12. - Paraffin, hard melting temperature at 50 - 60°C
13. - Paraffin, soft melting temperature at 42 - 50°C
14. Quebracho extract when exposed to temperatures > 25°C tends rapidly to form lumps and stick together; cakes at < 5°C.
15. Shellac begins to flow at 40°C, cakes completely;
risk of sheet breakage at 0°C.
16. Wattle extract begins to flow at 18 - 25°C, bags "weep" and then stick together; cakes at < 5°C.

   Table 34: Melting temperatures of gums, resins and extracts [28]
Gums and resins are generally water-soluble. They must be protected from all forms of moisture. Gum arabic, for example, forms a sticky, viscous solution when exposed to moisture, as does catechu black. Some (damar) start to ferment; gamboge dissolves. Copal, especially when fresh, suffers spoilage.
Gums and resins must most particularly not come into contact with seawater as this greatly impairs their subsequent use. Before the container is packed, it must therefore be subjected to a thorough tightness inspection. In order to provide protection from condensation, a nonwoven fabric which can absorb considerable quantities of water may be suspended in a standard container. While this cannot completely eliminate all risk of damage, the goods are at substantially lower risk of wetting. Benzoic resin, gutta-percha, paraffin and shellac are not water-soluble. Rosin is sparingly soluble in water.

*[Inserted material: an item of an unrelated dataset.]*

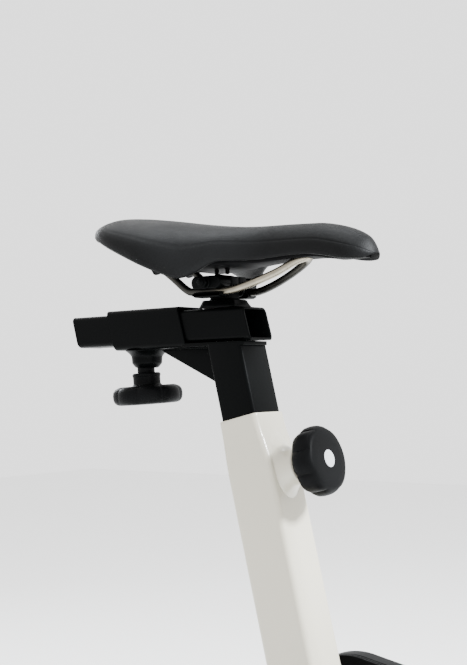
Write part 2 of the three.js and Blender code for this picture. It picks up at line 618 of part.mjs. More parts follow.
function seatPostSolid() {
  const body = postTube({ ...seatPost, above: 110 });
  const level = prism(roundRect(400, 200, 1), collar.bottom - gap, 400);
  return cut(body, moved(level, leaning(new THREE.Vector3(), seatLean).invert()));
}
piece(seatFrame, 'seat_post', seatPostSolid(), blackSteel);

// Box along X with both ends cut on the slant, from its mid-height ends and its section.
function slantedBox(rear, front, bottom, top, width, corner) {
  const slide = Math.tan(endSlant);
  const middle = (bottom + top) / 2;
  const ring = (x) => ringOf(roundRect(top - bottom, width, corner, middle), 0, 2)
    .map((p) => new THREE.Vector3(x - (p.x - middle) * slide, p.y, p.x));
  return toGeometry(toSolid(loft([ring(front), ring(rear)])));
}

function fixedCollar() {
  const outer = slantedBox(collar.rear, collar.front, collar.bottom, collar.top, collar.width, collar.corner);
  const low = slideBar.bottom - slideGap;
  const high = slideBar.bottom + slideBar.height + slideGap;
  const passage = slantedBox(collar.rear - 60, 60, low, high, slideBar.width + 2 * slideGap, slideBar.corner);
  const tongueSlab = new THREE.BoxGeometry(collar.tongue - collar.front + 20, collar.width - 2 * collar.corner,
    low - collar.bottom).translate((collar.tongue + collar.front - 20) / 2, 0, (low + collar.bottom) / 2);
  const boss = rod(slideKnob.bossRadius, 'z', slideBoss.bottom, collar.bottom + 1, 24).translate(slideKnob.x, 0, 0);
  const bore = rod(slideBoss.screw + gap, 'z', slideBoss.bottom - 1, low + 1, 16).translate(slideKnob.x, 0, 0);
  return cut(join(cut(outer, passage), tongueSlab, boss), bore);
}
piece(seatHead, 'slide_collar', fixedCollar(), blackSteel);

// Web between the post's rear face and the collar's underside.
function gussetPlate() {
  const face = (z) => -Math.tan(seatLean) * z - (post.depth / 2 - post.shift + gap) / Math.cos(seatLean);
  const top = collar.bottom - gap;
  const outline = new THREE.Shape([
    new THREE.Vector2(gusset.back, top),
    new THREE.Vector2(face(gusset.toe), gusset.toe),
    new THREE.Vector2(face(top), top),
  ]);
  return plateY(outline, -gusset.thickness / 2, gusset.thickness / 2);
}
piece(seatHead, 'gusset', gussetPlate(), blackSteel);

const slideKnobFrame = groupAt(seatRim.clone().add(new THREE.Vector3(slideKnob.x, 0, 0)));
piece(slideKnobFrame, 'slide_knob', join(
  prism(scallopedShape(slideKnob.radius, 8, 2.2), slideKnob.bottom, slideKnob.top),
  rod(slideKnob.hubRadius, 'z', slideKnob.bottom + 2, slideKnob.hubTop, 24),
  rod(slideBoss.screw, 'z', slideKnob.bottom + 6, slideBar.bottom - gap, 16)), blackPlastic);

function saddleBar() {
  const { rear, front, bottom, height, width, wall, corner } = slideBar;
  const outer = slantedBox(rear, front, bottom, bottom + height, width, corner);
  const inner = slantedBox(rear - 30, front + 30, bottom + wall, bottom + height - wall, width - 2 * wall, 1);
  return cut(outer, inner);
}
piece(seatHead, 'saddle_bar', saddleBar(), blackSteel);

function barEndCap() {
  const { rear, bottom, height, width, wall, corner } = slideBar;
  const flange = slantedBox(rear - 2.5, rear - gap, bottom, bottom + height, width, corner);
  const inset = wall + gap;
  const plug = slantedBox(rear - 1, rear + 15, bottom + inset, bottom + height - inset, width - 2 * inset, 1);
  return join(flange, plug);
}
piece(seatHead, 'bar_end_cap', barEndCap(), blackPlastic);

// Flared foot that stands on the bar and carries the round clamp core.
function saddleMount() {
  const base = slideBar.bottom + slideBar.height + gap;
  const middle = (mountFoot.rear + mountFoot.front) / 2;
  const footRing = (z) => ringOf(roundRect(mountFoot.front - mountFoot.rear, mountFoot.width, 6, middle), z, 3);
  const neckRing = (z) => ringOf(roundRect(mountFoot.neckLength, mountFoot.neckWidth, 6, clamp.x), z, 3);
  const shoulder = ringOf(roundRect(mountFoot.shoulderLength, mountFoot.shoulderWidth, 6, clamp.x), mountFoot.top - 1.5, 3);
  const rings = [footRing(base), footRing(base + 2), shoulder, neckRing(mountFoot.top), neckRing(clamp.height)];
  const body = loft(rings);
  const core = rod(clamp.coreRadius, 'y', -clamp.coreHalf, clamp.coreHalf, 20)
    .translate(clamp.x, 0, clamp.height);
  const bore = rod(clamp.bolt + gap, 'y', -40, 40, 16).translate(clamp.x, 0, clamp.height);
  return cut(join(body, core), bore);
}
piece(seatHead, 'saddle_mount', saddleMount(), blackSteel);

// ---------------------------------------------------------------- saddle
// Rails: one bent wire, rear sockets, low straight run through the clamp, nose loop.
function railPath() {
  const y = rail.halfGauge;
  const side = (s) => [
    new THREE.Vector3(-90, s * (y + 4), 141), new THREE.Vector3(-72, s * (y + 2), 127),
    new THREE.Vector3(-56, s * y, rail.height + 2), new THREE.Vector3(-46, s * y, rail.height),
    new THREE.Vector3(-24, s * y, rail.height), new THREE.Vector3(-6, s * y, rail.height),
    new THREE.Vector3(14, s * (y - 3), rail.height + 5), new THREE.Vector3(36, s * 12, 125),
    new THREE.Vector3(54, s * 8, 134)];
  return new THREE.CatmullRomCurve3([...side(1), new THREE.Vector3(61, 0, 136), ...side(-1).reverse()], false,
    'catmullrom', 0.4);
}
const railWire = (radius) => wire(railPath(), radius, 44, 4);

// Saddle outline: half width and heights at a share t of the length, tail 0 to nose 1.
const smooth = (t) => t * t * (3 - 2 * t);
const clamped = (value) => Math.min(Math.max(value, 0), 1);
const saddleHalf = (t) => {
  const body = saddle.noseHalf + (saddle.halfWidth - saddle.noseHalf) * (1 - smooth(clamped((t - 0.24) / 0.42)));
  const tail = Math.sqrt(Math.max(0, 1 - ((0.2 - Math.min(t, 0.2)) / 0.2) ** 2.6 * 0.62));
  const nose = Math.sqrt(Math.max(0.0, 1 - ((Math.max(t, 0.9) - 0.9) / 0.1) ** 2 * 0.92));
  return body * tail * nose;
};
const saddleTop = (t) => {
  const ridge = 168.4 + 18 * (1 - smooth(clamped(t / 0.62))) - 3.5 * smooth(clamped((t - 0.55) / 0.35));
  const droop = 26 * (1 - Math.sqrt(1 - clamped((t - 0.8) / 0.2) ** 1.6));
  return ridge - droop - 8 * clamped(1 - t / 0.06) ** 2;
};
const saddleBottom = (t) => {
  const wing = (Math.hypot(0.375 - t, 0.02) + 0.375 - t) / 2;
  return 120.8 + 128 * wing - 50 * clamped(0.09 - t) + 10 * smooth(clamped((t - 0.385) / 0.12))
    + 4.3 * smooth(clamped((t - 0.55) / 0.2)) - 5 * smooth(clamped((t - 0.78) / 0.17));
};

// The padding's underside is a vault: side skirts hang lower than its ceiling over the clamp.
const ceiling = (t) => Math.max(saddle.ceiling, saddleBottom(t) + 8);
const stationX = (t, inset) => saddle.tail + inset + (saddle.nose - saddle.tail - 2 * inset) * t;
const stations = (count) => Array.from({ length: count }, (_, i) => 0.5 - 0.5 * Math.cos(Math.PI * i / (count - 1)));

// Ring across the saddle at t: crowned top, rolled edges, skirts and vault.
function saddleRing(t) {
  const half = saddleHalf(t);
  const low = saddleBottom(t) + 3;
  const steps = 12;
  const upper = Array.from({ length: steps }, (_, i) => {
    const a = Math.PI * i / (steps - 1);
    const across = Math.cos(a);
    const lift = Math.max(0, Math.sin(a)) ** 0.55;
    return [half * across, low + (saddleTop(t) - low - saddle.crown * across * across) * lift];
  });
  const vault = [[-0.84, low - 3], [-0.66, ceiling(t)], [0.66, ceiling(t)], [0.84, low - 3]];
  const under = vault.map(([share, z]) => [share * half, z]);
  return [...upper, ...under].map(([y, z]) => new THREE.Vector3(stationX(t, 0), y, z));
}

const saddlePad = () => loft(stations(16).map(saddleRing));

// Hard plate in the vault, which holds the rails.
function saddlePlate() {
  const inset = 8;
  return loft(stations(11).map((share) => {
    const x = stationX(share, inset);
    const t = (x - saddle.tail) / (saddle.nose - saddle.tail);
    const half = 0.6 * saddleHalf(t) - 2;
    const top = ceiling(t) - saddle.plateGap;
    return [[-half, top - saddle.plate], [half, top - saddle.plate], [half, top], [-half, top]]
      .map(([y, z]) => new THREE.Vector3(x, y, z));
  }));
}

const seatMass = groupAt(seatRim);
piece(seatMass, 'saddle_rails', railWire(rail.radius), steel);
const railSpace = wire(railPath(), rail.radius + gap, 44, 4);
piece(seatMass, 'saddle_pad', cut(saddlePad(), railSpace), leatherette);
piece(seatMass, 'saddle_base', cut(saddlePlate(), railSpace), blackPlastic);

for (const [name, side] of [['left', 1], ['right', -1]]) {
  const inner = clamp.coreHalf + gap;
  const shape = roundRect(clamp.length, clamp.high - clamp.low, 8, clamp.x, (clamp.low + clamp.high) / 2);
  const block = plateY(shape, inner, clamp.out);
  const bore = rod(clamp.bolt + gap, 'y', 0, 60, 16).translate(clamp.x, 0, clamp.height);
  const whole = cut(block, bore);
  const placed = side > 0 ? whole : whole.rotateZ(Math.PI).translate(2 * clamp.x, 0, 0);
  piece(seatMass, `clamp_jaw_${name}`, cut(placed, railSpace), blackSteel);
}
piece(seatMass, 'clamp_bolt', join(rod(clamp.bolt, 'y', -clamp.out - 8, clamp.out + 8, 12),
  rod(6.5, 'y', clamp.out + gap, clamp.out + 6, 6), rod(6.5, 'y', -clamp.out - 6, -clamp.out - gap, 6))
  .translate(clamp.x, 0, clamp.height), steel);

export default bike;
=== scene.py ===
"""Looks for the exercise bike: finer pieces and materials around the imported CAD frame.

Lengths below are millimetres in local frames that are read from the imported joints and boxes;
they become metres when a mesh is made.
"""
import json
import math

import bpy
import numpy as np
from mathutils import Matrix, Vector


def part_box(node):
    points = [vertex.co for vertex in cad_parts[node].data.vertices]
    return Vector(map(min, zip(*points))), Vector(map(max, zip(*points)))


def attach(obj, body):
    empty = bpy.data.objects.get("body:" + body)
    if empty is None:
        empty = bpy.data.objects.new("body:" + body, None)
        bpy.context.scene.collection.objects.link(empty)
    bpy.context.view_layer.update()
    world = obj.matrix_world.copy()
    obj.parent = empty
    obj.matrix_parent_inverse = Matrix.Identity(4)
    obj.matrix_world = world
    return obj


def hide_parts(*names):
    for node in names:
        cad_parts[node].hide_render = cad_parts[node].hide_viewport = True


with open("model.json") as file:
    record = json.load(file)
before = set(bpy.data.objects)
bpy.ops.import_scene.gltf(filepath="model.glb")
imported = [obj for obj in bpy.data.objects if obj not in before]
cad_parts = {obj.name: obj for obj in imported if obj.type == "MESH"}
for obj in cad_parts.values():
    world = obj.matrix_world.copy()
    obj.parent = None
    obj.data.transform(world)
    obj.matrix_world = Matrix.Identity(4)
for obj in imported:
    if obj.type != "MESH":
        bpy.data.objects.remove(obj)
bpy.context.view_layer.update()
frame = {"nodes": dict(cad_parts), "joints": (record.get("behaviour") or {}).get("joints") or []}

bl_info = {
    "name": "Exercise Bike",
    "version": (1, 0, 0),
    "blender": (4, 5, 0),
    "location": "View3D > Sidebar > Exercise Bike",
    "description": "Builds the visible pieces and materials of an indoor exercise bike",
    "category": "Object",
}

MM = 0.001
JOINTS = {joint["name"]: joint for joint in frame["joints"]}


# ------------------------------------------------------------------ places, read from the frame
def joint_point(name):
    """A hinge's point, in millimetres."""
    return np.array(JOINTS[name]["pos_m"]) / MM


def joint_axis(name):
    """A joint's direction, one unit long."""
    axis = np.array(JOINTS[name]["axis"], float)
    return axis / np.linalg.norm(axis)


def node_box(*nodes):
    """Lowest and highest corner of some CAD nodes together, in millimetres."""
    boxes = [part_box(node) for node in nodes]
    low = np.min([np.array(b[0]) for b in boxes], axis=0)
    high = np.max([np.array(b[1]) for b in boxes], axis=0)
    return low / MM, high / MM


def basis(origin, up, ahead=(1, 0, 0)):
    """4x4 frame at `origin`, Z along `up`, X as near `ahead` as it can be; frames may nest."""
    z = np.array(up, float) / np.linalg.norm(up)
    y = np.cross(z, ahead)
    y /= np.linalg.norm(y)
    matrix = np.eye(4)
    matrix[:3, 0] = np.cross(y, z)
    matrix[:3, 1] = y
    matrix[:3, 2] = z
    matrix[:3, 3] = origin
    return matrix


PIN_BELOW = 52  # from a tube's rim down to its locking pin, along the tube
SEAT_UP = joint_axis("adjust_height")
SEAT_RIM = joint_point("clamp_height_turn") + PIN_BELOW * SEAT_UP
HEAD_UP = joint_axis("handlebar_height")
HEAD_RIM = joint_point("handlebar_lock_turn") + PIN_BELOW * HEAD_UP
CRANK = joint_point("crank_spin")
FLYWHEEL = joint_point("flywheel_spin")
SEAT = basis(SEAT_RIM, SEAT_UP)  # Z along the seat tube, origin at its rim
HEAD = basis(HEAD_RIM, HEAD_UP)  # Z along the head tube, origin at its rim
LEVEL = basis(SEAT_RIM, (0, 0, 1))  # Z straight up, origin at the seat tube's rim
WORLD = np.eye(4)
SEAT_LEAN = math.atan2(-SEAT_UP[0], SEAT_UP[2])  # how far the seat tube leans back from upright
SIDES = (("left", 1), ("right", -1))
POST_SECTION = {"depth": 36.4, "width": 41, "shift": -1.7}  # shift: forwards from the tube's middle
TUBE_SECTION = {"depth": 48.2, "width": 46.4}
NECK_SECTION = {"depth": 41.2, "width": 45.4, "shift": -1.8, "length": 50}  # the tube's drawn-in mouth
HOLE_PITCH = 25  # between the locking holes of a post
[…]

Gums, resins and extracts may range from having an extremely strong odor to being virtually odorless. Asafetida or Devil's dung has a penetrating and nauseating odor due to its 6% content of sulfur-containing asafetida oil, an essential oil which smells of garlic. Benzoic resin releases an odor of vanilla or incense; resins primarily cause damage due to their resinous odor; balsam gum releases a turpentine-like odor, while jelutong gum has a rubber-like odor. Paraffin is virtually odorless.
Overall, most gums, resins and extracts cause odor-tainting, which means that containers must always be cleaned after unpacking. On the other hand, many gums, resins and extracts are odor-sensitive, such as gum arabic, benzoic resin, gum tragacanth, karaya gum and paraffin.
Melting, flowing, stickiness due to exposure to heat or moisture may cause staining damage and discoloration. Mangrove extract makes red stains.
These goods are primarily susceptible to contamination by dust. Care must therefore be taken only to accept containers for packing which are absolutely clean.
Toxicity/Hazards to health
Some resins, such as gamboge, are toxic. Due to the benzoic acid esters it releases, benzoic resin is slightly to moderately toxic. Some resins consume oxygen, such as benzoic resin, damar, rosin, copal and shellac.